(Object modeling scripts)
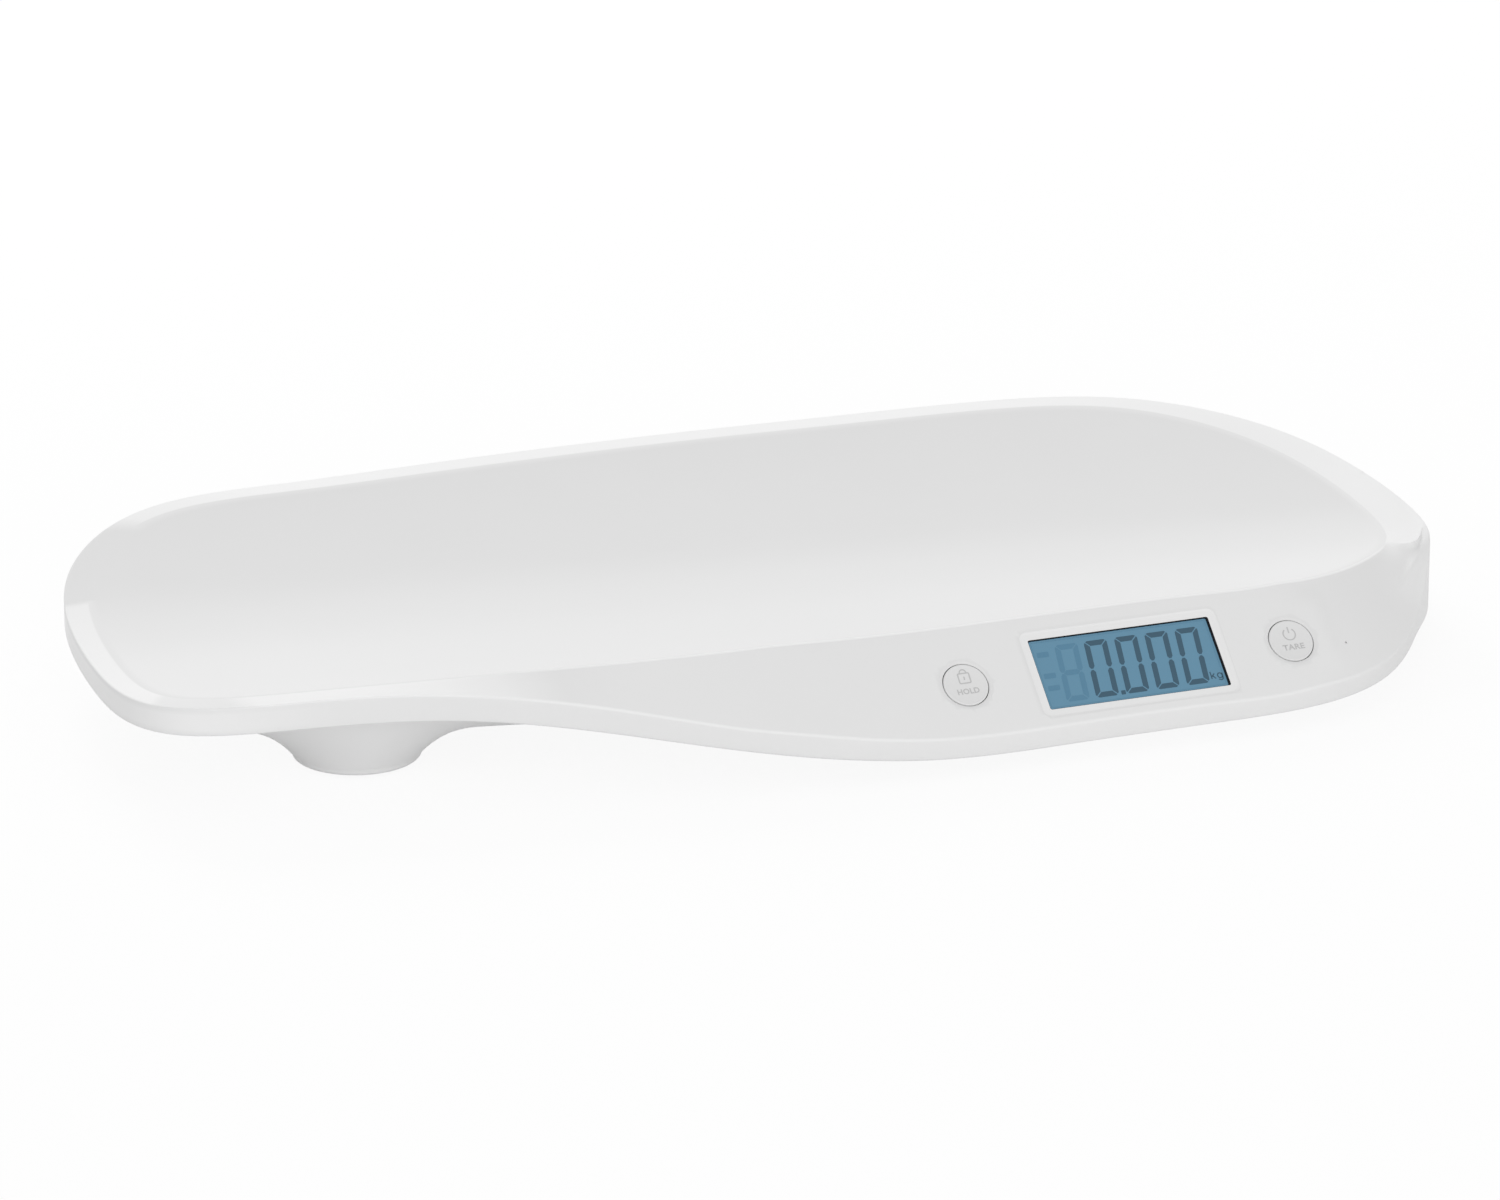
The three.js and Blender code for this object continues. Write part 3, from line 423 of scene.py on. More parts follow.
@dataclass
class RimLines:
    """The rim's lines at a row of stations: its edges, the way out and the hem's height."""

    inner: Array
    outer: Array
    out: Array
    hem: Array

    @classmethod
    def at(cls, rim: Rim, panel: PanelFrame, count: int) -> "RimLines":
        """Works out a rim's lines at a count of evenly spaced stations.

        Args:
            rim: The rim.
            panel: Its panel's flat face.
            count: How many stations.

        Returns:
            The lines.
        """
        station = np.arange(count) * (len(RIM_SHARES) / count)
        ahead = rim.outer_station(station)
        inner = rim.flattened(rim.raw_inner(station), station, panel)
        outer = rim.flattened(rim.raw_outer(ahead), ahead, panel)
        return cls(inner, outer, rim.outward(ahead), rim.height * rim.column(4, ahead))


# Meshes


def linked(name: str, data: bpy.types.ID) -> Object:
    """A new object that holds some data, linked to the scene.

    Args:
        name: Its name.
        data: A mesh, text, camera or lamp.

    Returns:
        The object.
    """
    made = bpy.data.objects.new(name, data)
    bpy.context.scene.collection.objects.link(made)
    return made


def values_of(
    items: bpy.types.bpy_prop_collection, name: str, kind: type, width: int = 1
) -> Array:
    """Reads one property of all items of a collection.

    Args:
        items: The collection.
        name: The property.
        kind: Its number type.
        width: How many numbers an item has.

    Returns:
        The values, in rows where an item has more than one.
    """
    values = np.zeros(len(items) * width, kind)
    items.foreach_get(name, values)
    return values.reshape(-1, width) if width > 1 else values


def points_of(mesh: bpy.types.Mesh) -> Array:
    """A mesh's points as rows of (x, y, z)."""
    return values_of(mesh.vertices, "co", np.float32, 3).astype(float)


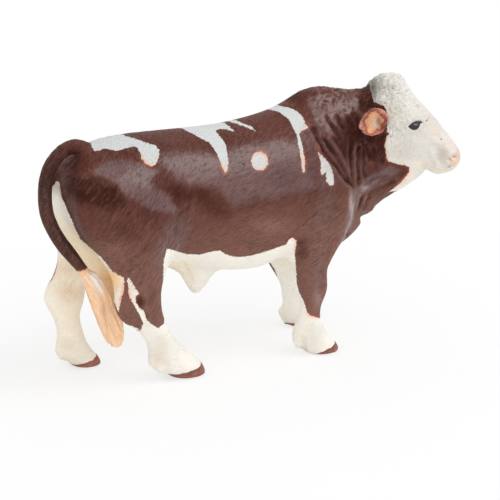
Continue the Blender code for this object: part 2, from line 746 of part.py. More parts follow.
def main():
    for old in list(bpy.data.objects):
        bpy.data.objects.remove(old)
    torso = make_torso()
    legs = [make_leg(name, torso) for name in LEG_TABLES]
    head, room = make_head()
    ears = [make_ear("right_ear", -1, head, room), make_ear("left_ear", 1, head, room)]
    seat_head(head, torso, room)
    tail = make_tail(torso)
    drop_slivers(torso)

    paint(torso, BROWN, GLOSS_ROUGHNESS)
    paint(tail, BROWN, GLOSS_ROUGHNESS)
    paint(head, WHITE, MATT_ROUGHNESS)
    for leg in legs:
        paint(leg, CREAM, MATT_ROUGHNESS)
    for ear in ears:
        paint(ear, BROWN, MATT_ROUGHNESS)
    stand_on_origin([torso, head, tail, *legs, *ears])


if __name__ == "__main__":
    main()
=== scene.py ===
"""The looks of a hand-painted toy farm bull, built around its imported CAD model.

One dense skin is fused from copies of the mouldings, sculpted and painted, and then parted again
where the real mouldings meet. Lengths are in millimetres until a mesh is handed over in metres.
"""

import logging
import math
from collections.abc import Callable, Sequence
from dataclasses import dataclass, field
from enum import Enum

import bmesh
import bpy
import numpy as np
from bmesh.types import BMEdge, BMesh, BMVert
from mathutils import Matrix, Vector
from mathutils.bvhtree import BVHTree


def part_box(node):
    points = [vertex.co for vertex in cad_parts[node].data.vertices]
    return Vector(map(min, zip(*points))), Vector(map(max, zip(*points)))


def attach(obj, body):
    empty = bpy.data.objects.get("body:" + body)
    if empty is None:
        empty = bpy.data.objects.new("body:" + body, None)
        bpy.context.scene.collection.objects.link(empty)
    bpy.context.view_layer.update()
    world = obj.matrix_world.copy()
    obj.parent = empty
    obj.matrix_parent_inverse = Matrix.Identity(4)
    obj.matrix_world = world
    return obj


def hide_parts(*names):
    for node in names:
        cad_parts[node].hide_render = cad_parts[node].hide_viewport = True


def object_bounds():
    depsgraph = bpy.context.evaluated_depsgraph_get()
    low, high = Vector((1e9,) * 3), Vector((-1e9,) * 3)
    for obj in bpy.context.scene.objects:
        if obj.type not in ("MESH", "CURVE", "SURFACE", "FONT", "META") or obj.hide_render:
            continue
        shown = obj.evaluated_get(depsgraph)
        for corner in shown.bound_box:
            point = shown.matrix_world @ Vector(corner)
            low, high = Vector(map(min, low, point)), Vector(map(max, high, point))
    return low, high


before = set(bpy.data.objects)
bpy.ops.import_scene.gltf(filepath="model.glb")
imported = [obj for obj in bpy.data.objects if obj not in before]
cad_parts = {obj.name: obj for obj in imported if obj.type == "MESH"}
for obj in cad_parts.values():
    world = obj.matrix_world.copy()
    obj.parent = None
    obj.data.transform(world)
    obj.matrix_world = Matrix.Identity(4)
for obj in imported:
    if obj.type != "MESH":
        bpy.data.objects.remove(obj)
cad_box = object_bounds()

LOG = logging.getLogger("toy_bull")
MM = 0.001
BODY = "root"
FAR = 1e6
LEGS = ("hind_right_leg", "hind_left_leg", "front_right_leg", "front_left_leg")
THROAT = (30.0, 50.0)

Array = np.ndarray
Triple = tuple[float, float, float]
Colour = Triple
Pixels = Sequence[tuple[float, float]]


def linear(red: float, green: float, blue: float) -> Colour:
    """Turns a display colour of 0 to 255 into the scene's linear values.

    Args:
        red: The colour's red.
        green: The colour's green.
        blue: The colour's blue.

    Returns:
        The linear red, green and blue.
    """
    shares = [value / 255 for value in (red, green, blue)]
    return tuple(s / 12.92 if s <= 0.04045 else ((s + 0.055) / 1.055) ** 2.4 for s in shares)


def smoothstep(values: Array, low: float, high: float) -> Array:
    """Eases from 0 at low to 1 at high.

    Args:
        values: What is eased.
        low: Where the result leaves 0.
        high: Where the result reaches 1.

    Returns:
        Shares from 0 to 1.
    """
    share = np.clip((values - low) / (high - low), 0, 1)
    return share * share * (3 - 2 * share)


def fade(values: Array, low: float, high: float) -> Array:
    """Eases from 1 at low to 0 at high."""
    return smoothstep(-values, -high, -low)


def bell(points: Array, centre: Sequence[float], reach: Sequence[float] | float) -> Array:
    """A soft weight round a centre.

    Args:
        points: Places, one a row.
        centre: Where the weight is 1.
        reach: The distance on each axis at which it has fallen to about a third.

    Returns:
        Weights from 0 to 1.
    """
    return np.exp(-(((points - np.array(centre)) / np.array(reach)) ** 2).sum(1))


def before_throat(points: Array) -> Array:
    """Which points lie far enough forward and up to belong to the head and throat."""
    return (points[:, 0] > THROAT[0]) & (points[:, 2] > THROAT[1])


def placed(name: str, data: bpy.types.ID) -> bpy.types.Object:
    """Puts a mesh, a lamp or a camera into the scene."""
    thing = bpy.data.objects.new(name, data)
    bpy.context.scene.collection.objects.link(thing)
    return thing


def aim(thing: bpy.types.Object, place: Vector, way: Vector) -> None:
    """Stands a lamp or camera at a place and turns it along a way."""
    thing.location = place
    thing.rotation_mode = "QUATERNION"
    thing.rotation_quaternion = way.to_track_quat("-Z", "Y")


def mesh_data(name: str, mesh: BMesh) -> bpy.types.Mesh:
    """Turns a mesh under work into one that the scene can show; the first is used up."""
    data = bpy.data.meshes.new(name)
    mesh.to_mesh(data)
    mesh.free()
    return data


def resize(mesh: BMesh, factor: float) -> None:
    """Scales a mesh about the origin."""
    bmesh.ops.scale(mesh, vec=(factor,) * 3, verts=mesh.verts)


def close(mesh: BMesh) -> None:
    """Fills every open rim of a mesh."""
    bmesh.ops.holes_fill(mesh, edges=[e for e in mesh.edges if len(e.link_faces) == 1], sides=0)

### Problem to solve
Lines from the beginning of the data above through the line containing "of stations: its" are to be returned exactly, and no others.

### Task answer
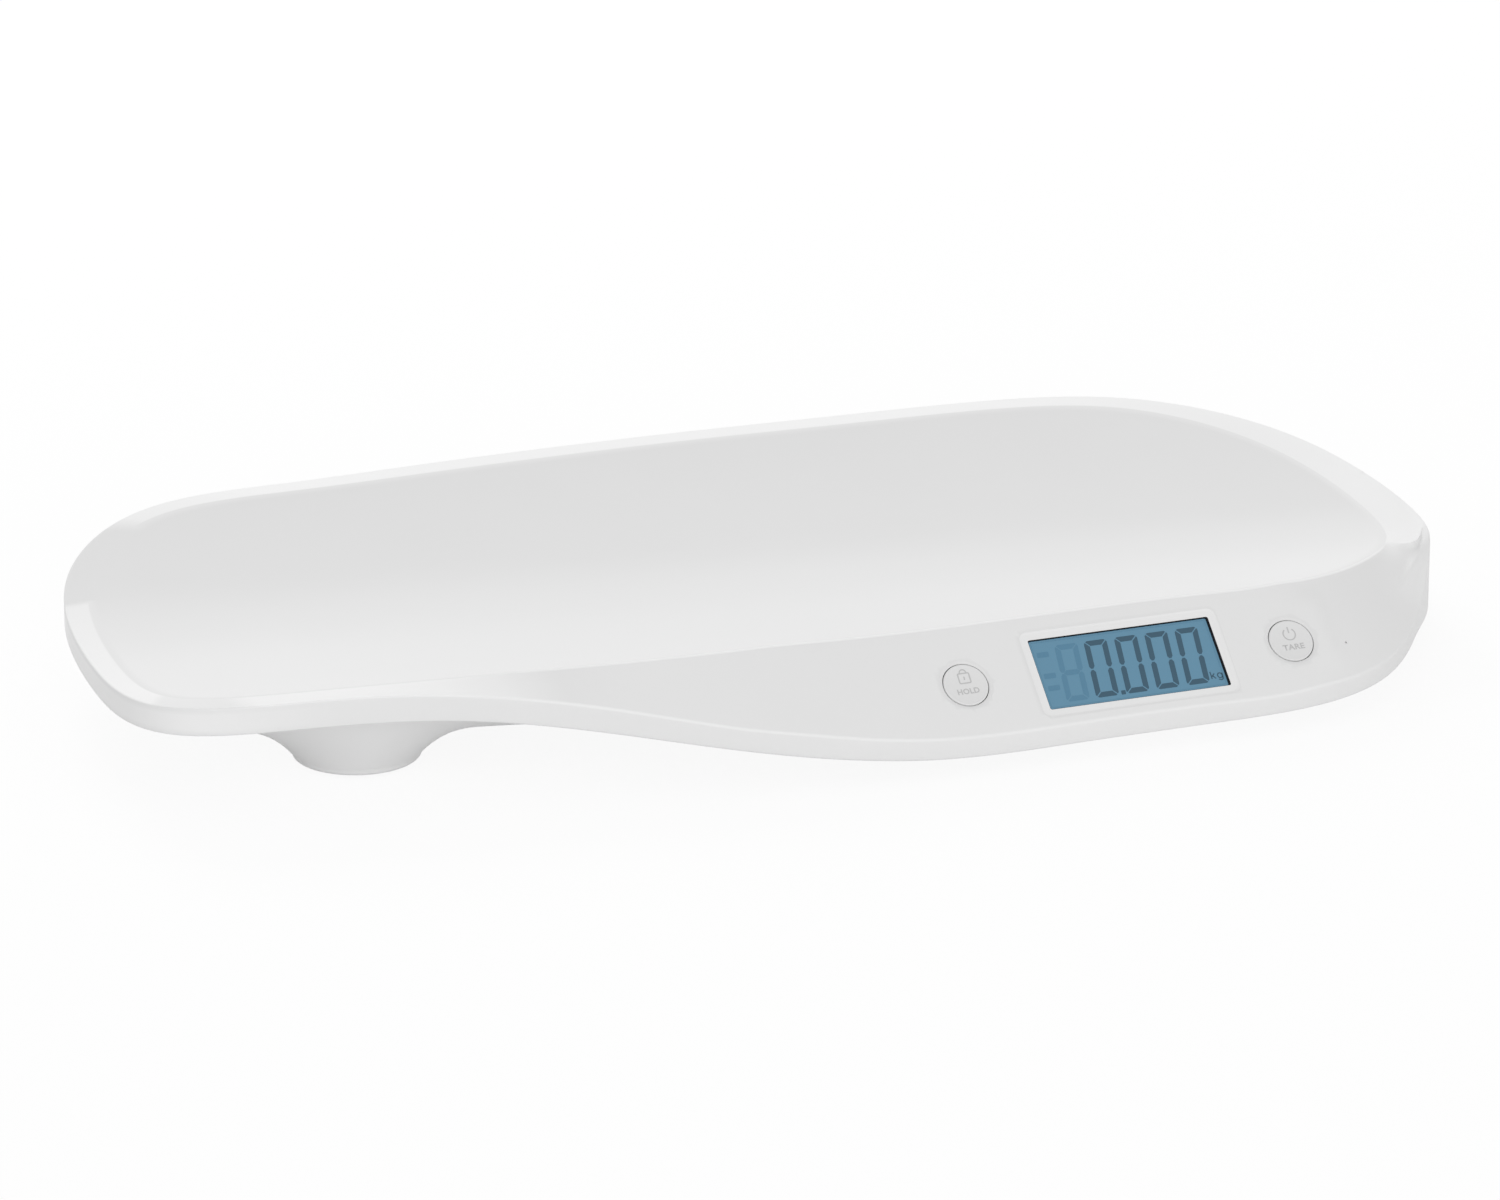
The three.js and Blender code for this object continues. Write part 3, from line 423 of scene.py on. More parts follow.
@dataclass
class RimLines:
    """The rim's lines at a row of stations: its edges, the way out and the hem's height."""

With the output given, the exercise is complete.